● Exercise input:
──────

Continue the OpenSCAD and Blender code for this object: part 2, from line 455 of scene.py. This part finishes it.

──────

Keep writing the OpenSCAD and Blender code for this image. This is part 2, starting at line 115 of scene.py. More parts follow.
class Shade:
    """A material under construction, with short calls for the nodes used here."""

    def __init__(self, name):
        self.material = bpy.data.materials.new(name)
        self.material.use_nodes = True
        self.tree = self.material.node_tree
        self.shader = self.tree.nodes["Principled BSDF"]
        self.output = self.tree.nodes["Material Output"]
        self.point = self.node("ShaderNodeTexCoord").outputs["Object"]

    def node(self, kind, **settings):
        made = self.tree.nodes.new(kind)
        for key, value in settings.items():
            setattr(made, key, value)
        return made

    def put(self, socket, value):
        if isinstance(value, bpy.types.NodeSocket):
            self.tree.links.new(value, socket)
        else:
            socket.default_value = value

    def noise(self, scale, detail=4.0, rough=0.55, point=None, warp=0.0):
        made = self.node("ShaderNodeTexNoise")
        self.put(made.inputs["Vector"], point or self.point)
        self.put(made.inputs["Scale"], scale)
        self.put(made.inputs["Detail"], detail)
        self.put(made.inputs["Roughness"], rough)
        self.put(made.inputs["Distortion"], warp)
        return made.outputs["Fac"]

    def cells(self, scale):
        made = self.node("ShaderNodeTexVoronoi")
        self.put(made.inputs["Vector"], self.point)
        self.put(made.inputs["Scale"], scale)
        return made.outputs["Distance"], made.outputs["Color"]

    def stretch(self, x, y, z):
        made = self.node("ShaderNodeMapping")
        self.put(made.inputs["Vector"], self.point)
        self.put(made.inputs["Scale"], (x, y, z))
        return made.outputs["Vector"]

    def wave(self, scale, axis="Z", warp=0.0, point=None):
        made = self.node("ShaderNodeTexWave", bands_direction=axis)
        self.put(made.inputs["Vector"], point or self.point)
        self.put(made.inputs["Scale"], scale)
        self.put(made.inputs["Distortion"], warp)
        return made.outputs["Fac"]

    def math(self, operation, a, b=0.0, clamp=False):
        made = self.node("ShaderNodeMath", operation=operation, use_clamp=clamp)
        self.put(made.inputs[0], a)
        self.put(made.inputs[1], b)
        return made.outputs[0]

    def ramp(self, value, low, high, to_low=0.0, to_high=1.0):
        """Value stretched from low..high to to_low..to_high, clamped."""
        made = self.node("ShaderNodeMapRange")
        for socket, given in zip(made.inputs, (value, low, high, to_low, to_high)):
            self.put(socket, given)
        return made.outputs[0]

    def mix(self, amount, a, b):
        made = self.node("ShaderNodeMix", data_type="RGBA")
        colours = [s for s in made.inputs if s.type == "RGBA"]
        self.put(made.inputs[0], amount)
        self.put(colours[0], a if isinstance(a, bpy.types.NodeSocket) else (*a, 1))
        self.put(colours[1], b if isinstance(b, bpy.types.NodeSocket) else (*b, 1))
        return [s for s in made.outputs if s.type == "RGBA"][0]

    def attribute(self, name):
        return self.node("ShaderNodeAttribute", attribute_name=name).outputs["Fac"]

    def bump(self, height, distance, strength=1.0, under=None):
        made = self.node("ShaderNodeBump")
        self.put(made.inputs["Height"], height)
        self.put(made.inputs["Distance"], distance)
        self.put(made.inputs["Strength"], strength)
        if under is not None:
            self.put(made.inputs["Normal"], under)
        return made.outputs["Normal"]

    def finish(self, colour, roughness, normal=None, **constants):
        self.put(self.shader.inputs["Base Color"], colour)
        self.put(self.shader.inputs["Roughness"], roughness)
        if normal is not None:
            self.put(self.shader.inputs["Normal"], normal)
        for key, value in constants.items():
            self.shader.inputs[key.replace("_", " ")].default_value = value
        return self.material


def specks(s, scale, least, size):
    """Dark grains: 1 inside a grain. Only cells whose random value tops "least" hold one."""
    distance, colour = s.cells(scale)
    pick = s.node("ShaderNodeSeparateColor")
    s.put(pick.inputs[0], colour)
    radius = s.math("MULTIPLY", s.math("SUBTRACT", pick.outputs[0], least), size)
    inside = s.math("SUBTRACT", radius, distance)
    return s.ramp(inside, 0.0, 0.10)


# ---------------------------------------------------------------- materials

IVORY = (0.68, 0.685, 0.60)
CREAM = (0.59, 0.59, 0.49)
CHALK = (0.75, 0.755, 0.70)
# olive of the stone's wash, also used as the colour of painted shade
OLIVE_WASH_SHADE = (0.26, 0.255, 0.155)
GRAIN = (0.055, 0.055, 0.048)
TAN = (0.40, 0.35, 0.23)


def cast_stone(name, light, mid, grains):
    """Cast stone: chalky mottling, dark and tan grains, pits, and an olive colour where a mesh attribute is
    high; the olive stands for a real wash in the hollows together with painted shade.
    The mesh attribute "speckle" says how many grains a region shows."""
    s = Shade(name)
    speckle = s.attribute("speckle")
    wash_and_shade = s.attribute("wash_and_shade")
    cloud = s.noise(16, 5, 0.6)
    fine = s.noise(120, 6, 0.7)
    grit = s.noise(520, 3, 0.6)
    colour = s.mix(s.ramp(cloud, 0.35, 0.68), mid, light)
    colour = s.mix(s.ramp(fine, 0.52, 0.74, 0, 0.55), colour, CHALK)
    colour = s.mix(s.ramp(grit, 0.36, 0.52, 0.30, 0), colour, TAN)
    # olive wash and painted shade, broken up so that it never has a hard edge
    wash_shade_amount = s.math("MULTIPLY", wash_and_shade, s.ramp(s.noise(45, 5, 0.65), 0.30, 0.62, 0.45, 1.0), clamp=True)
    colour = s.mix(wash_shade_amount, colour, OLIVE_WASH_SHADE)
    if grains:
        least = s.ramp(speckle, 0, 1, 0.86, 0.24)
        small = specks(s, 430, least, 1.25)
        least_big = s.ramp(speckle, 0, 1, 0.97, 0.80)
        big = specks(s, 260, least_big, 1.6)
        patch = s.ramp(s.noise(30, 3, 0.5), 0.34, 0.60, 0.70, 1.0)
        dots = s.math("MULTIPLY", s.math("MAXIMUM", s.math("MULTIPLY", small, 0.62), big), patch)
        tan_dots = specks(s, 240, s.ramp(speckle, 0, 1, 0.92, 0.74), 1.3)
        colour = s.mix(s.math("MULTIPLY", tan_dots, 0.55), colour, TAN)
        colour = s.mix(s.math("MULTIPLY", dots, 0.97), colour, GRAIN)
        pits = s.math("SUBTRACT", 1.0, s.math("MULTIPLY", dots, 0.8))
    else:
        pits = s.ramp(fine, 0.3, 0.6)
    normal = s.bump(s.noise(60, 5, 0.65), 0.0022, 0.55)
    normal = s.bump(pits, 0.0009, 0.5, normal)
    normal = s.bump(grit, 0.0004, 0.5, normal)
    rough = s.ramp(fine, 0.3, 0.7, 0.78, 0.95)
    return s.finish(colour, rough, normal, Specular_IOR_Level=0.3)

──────

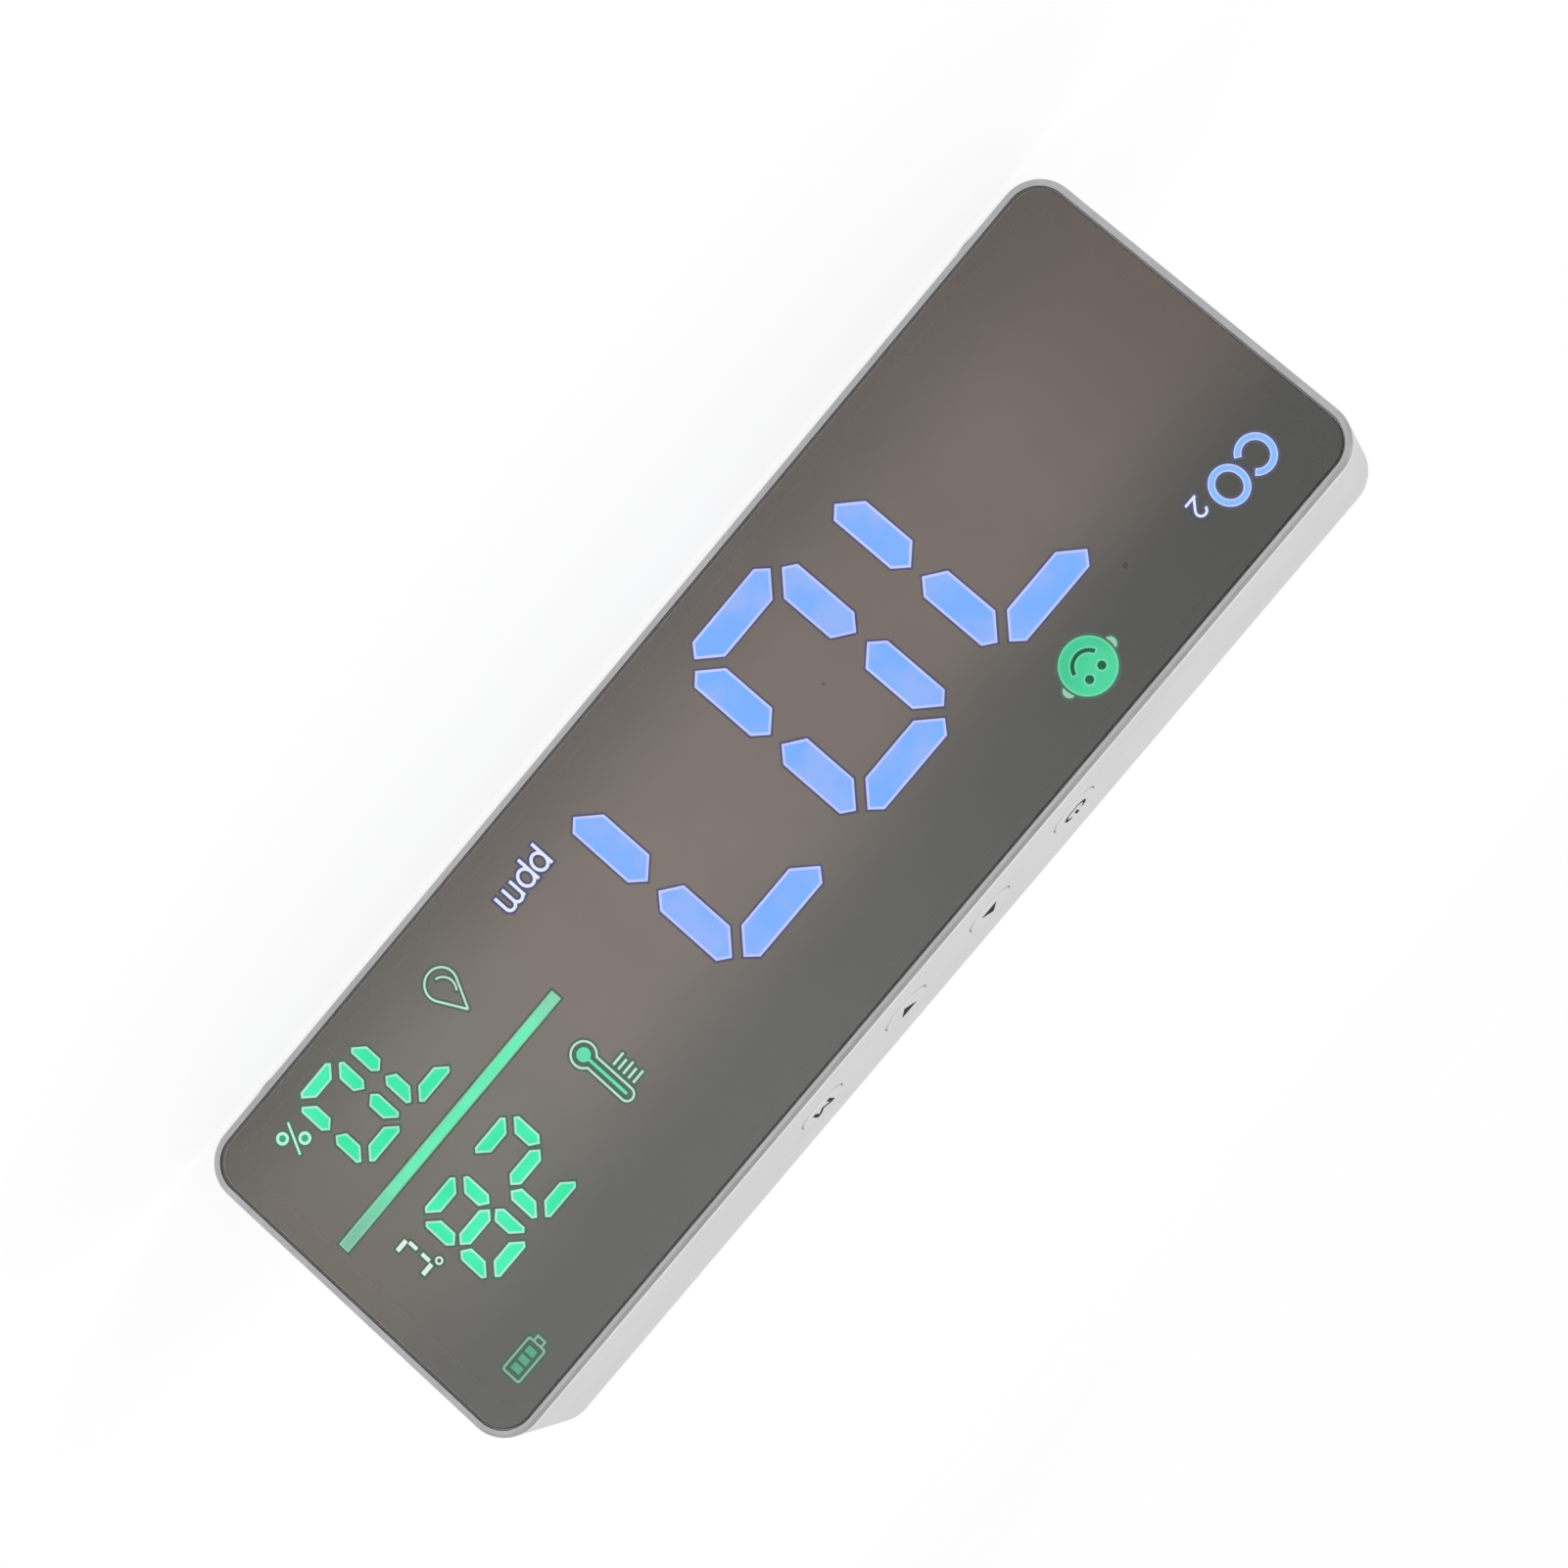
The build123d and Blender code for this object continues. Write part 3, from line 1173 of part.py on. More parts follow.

──────

● Problem to solve: Extract the run of lines that opens with the line containing "Keep writing the" and closes with the line containing "under construction, with"; reproduce it exactly and add nothing.

● The output:
Keep writing the OpenSCAD and Blender code for this image. This is part 2, starting at line 115 of scene.py. More parts follow.
class Shade:
    """A material under construction, with short calls for the nodes used here."""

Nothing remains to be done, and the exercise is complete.